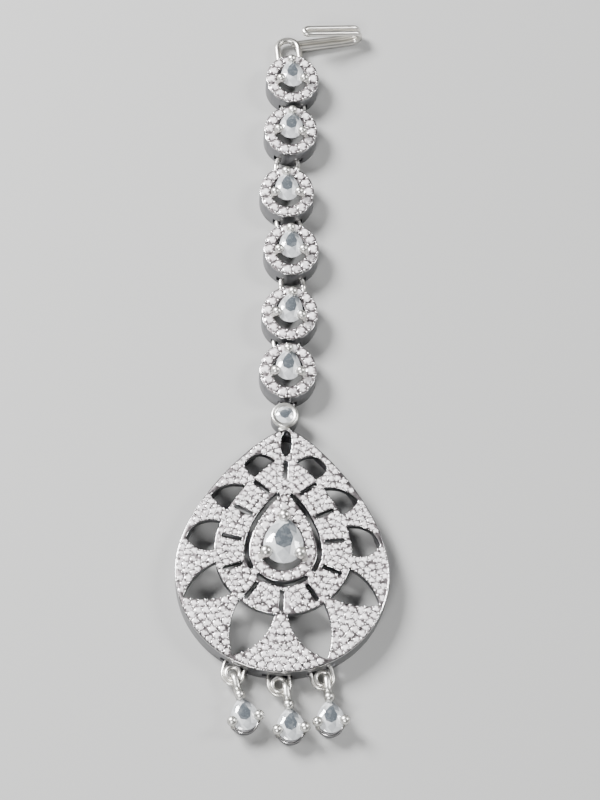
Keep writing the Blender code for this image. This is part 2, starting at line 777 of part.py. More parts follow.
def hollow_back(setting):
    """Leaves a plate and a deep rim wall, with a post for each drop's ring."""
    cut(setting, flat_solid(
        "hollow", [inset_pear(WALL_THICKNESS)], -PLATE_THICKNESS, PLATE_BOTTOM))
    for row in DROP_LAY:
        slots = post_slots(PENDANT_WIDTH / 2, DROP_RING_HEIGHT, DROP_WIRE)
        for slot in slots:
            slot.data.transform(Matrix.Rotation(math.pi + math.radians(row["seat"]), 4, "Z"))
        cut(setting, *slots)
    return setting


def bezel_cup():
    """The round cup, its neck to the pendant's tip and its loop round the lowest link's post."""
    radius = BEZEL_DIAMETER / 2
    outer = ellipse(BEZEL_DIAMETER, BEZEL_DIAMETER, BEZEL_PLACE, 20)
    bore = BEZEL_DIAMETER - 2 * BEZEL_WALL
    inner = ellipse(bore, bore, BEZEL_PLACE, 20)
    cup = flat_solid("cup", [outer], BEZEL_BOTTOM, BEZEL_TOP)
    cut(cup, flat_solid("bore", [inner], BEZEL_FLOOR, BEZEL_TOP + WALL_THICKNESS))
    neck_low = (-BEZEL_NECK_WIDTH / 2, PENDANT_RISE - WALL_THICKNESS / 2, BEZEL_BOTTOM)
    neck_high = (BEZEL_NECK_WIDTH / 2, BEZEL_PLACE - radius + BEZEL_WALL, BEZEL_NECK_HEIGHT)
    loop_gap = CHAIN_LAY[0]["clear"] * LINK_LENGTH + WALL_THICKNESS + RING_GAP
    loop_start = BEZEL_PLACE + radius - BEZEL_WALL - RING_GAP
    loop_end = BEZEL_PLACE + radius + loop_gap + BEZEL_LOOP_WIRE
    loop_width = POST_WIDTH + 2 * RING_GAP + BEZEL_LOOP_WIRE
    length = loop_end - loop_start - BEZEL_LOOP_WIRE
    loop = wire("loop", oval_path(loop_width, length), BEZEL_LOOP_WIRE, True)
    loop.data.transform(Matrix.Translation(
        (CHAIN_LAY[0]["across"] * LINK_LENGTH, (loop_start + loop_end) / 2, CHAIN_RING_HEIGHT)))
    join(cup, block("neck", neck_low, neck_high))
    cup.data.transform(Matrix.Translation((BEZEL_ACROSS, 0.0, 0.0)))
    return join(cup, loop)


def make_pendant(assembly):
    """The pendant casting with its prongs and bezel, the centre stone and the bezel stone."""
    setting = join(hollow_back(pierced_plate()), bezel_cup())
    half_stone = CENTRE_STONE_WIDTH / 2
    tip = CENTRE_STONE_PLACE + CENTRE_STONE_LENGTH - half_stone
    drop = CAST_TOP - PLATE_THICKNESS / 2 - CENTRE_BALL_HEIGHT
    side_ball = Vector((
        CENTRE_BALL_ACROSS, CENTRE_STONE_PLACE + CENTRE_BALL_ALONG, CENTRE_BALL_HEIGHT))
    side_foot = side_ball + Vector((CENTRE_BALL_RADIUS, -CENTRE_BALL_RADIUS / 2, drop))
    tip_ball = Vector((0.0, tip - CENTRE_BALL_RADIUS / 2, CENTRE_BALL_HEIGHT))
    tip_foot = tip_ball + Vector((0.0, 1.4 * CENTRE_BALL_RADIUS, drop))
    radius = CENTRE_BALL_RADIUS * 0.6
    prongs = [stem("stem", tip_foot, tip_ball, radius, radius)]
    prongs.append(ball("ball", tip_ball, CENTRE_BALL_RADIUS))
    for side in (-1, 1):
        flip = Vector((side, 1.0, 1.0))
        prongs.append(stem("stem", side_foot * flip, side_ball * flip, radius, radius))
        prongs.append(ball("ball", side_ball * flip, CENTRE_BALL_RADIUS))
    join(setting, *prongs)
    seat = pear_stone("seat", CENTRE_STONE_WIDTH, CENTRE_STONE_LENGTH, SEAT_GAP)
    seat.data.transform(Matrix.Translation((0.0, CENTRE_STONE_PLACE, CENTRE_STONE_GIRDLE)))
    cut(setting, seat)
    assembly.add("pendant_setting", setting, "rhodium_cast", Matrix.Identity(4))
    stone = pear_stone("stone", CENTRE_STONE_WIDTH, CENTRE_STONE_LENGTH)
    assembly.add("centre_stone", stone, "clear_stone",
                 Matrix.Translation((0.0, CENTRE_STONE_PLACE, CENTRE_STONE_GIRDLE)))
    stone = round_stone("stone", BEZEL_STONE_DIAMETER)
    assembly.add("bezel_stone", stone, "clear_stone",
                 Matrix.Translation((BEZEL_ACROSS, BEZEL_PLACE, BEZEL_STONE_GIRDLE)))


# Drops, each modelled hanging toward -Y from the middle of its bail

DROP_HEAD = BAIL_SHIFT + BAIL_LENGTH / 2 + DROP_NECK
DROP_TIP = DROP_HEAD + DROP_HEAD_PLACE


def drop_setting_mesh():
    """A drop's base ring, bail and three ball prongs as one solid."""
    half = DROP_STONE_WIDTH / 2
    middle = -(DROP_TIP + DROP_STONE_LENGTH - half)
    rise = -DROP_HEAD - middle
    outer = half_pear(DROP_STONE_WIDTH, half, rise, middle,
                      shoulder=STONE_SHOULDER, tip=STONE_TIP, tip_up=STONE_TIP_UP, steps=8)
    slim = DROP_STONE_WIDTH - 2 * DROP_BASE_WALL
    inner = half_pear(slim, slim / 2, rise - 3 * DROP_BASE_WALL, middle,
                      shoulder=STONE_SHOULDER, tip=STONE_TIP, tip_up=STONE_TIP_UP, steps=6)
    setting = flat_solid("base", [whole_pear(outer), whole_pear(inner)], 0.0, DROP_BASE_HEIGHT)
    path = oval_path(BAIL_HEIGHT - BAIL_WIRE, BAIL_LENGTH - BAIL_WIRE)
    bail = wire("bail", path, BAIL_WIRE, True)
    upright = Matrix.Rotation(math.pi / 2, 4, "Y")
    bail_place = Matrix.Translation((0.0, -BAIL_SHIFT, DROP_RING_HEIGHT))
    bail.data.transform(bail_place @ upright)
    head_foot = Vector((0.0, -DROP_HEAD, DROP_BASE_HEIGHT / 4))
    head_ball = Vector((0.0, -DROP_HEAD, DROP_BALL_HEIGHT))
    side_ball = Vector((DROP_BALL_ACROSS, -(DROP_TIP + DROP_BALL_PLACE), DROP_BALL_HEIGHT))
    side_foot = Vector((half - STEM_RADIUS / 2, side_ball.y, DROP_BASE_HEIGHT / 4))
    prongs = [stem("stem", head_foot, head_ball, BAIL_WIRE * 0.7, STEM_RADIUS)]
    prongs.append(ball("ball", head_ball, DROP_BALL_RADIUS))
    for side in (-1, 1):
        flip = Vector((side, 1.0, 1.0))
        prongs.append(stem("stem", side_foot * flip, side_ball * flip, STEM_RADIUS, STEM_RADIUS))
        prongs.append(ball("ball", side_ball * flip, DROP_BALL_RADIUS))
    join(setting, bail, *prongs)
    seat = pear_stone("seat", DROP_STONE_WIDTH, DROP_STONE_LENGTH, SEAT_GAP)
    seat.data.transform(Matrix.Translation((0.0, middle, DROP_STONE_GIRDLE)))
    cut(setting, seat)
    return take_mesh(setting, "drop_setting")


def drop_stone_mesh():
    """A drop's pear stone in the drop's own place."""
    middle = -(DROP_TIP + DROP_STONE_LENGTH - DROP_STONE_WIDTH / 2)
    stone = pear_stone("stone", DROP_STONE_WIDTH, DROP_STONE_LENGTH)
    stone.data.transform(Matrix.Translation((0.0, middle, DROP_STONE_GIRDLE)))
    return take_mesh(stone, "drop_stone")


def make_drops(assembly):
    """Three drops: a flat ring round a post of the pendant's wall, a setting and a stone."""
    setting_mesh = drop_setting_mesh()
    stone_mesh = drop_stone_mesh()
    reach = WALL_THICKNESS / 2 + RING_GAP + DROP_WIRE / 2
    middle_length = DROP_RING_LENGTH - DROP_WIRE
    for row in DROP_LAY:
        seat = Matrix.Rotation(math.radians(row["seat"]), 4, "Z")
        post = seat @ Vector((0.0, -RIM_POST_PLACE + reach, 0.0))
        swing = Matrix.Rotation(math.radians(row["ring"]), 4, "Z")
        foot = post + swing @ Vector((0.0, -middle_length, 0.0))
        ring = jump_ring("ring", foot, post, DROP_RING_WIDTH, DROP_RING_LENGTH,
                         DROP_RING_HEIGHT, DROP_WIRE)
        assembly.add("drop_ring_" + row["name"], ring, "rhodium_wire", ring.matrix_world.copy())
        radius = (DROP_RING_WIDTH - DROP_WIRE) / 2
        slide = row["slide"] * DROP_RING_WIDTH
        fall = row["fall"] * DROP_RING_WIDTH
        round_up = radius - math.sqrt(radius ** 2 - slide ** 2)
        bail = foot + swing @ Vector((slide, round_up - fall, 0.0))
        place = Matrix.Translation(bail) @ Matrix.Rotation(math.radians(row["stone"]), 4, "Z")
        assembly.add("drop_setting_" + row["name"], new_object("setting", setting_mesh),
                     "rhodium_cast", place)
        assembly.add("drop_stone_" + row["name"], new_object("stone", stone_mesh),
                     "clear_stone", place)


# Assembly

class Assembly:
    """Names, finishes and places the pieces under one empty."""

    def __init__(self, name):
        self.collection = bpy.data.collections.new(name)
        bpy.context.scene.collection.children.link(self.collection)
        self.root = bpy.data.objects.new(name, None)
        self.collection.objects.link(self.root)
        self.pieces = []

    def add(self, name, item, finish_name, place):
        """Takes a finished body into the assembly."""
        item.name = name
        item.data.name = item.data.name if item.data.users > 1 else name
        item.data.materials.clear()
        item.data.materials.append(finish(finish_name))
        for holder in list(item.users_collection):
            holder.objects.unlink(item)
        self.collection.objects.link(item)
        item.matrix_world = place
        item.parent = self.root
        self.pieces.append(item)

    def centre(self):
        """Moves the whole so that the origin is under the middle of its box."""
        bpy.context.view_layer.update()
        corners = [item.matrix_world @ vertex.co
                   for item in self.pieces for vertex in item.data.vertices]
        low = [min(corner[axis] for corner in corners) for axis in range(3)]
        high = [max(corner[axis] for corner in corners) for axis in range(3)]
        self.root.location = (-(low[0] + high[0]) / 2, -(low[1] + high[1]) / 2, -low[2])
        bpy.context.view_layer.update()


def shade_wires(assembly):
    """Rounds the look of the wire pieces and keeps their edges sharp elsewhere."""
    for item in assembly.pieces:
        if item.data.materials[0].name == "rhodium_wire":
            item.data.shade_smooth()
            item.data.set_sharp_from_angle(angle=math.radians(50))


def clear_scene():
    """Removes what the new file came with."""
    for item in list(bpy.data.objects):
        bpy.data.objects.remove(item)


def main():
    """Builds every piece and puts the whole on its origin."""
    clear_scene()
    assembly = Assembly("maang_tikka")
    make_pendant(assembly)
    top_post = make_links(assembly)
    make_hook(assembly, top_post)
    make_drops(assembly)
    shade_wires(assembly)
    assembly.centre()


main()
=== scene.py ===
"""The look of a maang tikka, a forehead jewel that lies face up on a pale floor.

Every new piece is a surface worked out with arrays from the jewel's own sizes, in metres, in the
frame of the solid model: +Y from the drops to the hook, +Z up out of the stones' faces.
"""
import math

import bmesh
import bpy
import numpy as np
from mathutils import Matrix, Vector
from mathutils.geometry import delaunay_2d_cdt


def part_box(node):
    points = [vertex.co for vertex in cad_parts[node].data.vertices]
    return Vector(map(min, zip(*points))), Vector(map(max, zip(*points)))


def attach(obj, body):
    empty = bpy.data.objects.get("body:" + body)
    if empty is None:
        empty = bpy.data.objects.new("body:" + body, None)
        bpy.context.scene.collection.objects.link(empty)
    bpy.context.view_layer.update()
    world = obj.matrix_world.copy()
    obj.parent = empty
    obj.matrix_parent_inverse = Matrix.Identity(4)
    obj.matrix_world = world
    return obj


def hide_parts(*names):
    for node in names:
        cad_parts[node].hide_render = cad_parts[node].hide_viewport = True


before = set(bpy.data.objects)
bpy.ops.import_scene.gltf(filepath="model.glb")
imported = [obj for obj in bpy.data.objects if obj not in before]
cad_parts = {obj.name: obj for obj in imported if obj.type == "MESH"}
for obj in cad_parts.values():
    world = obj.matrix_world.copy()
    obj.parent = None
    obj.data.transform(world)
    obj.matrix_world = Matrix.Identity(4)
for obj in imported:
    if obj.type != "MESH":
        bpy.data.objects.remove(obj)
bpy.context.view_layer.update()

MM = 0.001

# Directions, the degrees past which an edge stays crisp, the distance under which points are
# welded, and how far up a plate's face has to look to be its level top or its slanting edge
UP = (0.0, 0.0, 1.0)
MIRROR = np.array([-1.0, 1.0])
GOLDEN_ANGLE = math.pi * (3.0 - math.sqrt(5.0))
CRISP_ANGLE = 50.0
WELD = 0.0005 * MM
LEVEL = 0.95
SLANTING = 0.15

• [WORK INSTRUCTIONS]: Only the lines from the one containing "high = [max(corner[axis]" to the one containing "before = set(bpy.data.objects)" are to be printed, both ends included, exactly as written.

• [WRITTEN REPLY]:
        high = [max(corner[axis] for corner in corners) for axis in range(3)]
        self.root.location = (-(low[0] + high[0]) / 2, -(low[1] + high[1]) / 2, -low[2])
        bpy.context.view_layer.update()


def shade_wires(assembly):
    """Rounds the look of the wire pieces and keeps their edges sharp elsewhere."""
    for item in assembly.pieces:
        if item.data.materials[0].name == "rhodium_wire":
            item.data.shade_smooth()
            item.data.set_sharp_from_angle(angle=math.radians(50))


def clear_scene():
    """Removes what the new file came with."""
    for item in list(bpy.data.objects):
        bpy.data.objects.remove(item)


def main():
    """Builds every piece and puts the whole on its origin."""
    clear_scene()
    assembly = Assembly("maang_tikka")
    make_pendant(assembly)
    top_post = make_links(assembly)
    make_hook(assembly, top_post)
    make_drops(assembly)
    shade_wires(assembly)
    assembly.centre()


main()
=== scene.py ===
"""The look of a maang tikka, a forehead jewel that lies face up on a pale floor.

Every new piece is a surface worked out with arrays from the jewel's own sizes, in metres, in the
frame of the solid model: +Y from the drops to the hook, +Z up out of the stones' faces.
"""
import math

import bmesh
import bpy
import numpy as np
from mathutils import Matrix, Vector
from mathutils.geometry import delaunay_2d_cdt


def part_box(node):
    points = [vertex.co for vertex in cad_parts[node].data.vertices]
    return Vector(map(min, zip(*points))), Vector(map(max, zip(*points)))


def attach(obj, body):
    empty = bpy.data.objects.get("body:" + body)
    if empty is None:
        empty = bpy.data.objects.new("body:" + body, None)
        bpy.context.scene.collection.objects.link(empty)
    bpy.context.view_layer.update()
    world = obj.matrix_world.copy()
    obj.parent = empty
    obj.matrix_parent_inverse = Matrix.Identity(4)
    obj.matrix_world = world
    return obj


def hide_parts(*names):
    for node in names:
        cad_parts[node].hide_render = cad_parts[node].hide_viewport = True


before = set(bpy.data.objects)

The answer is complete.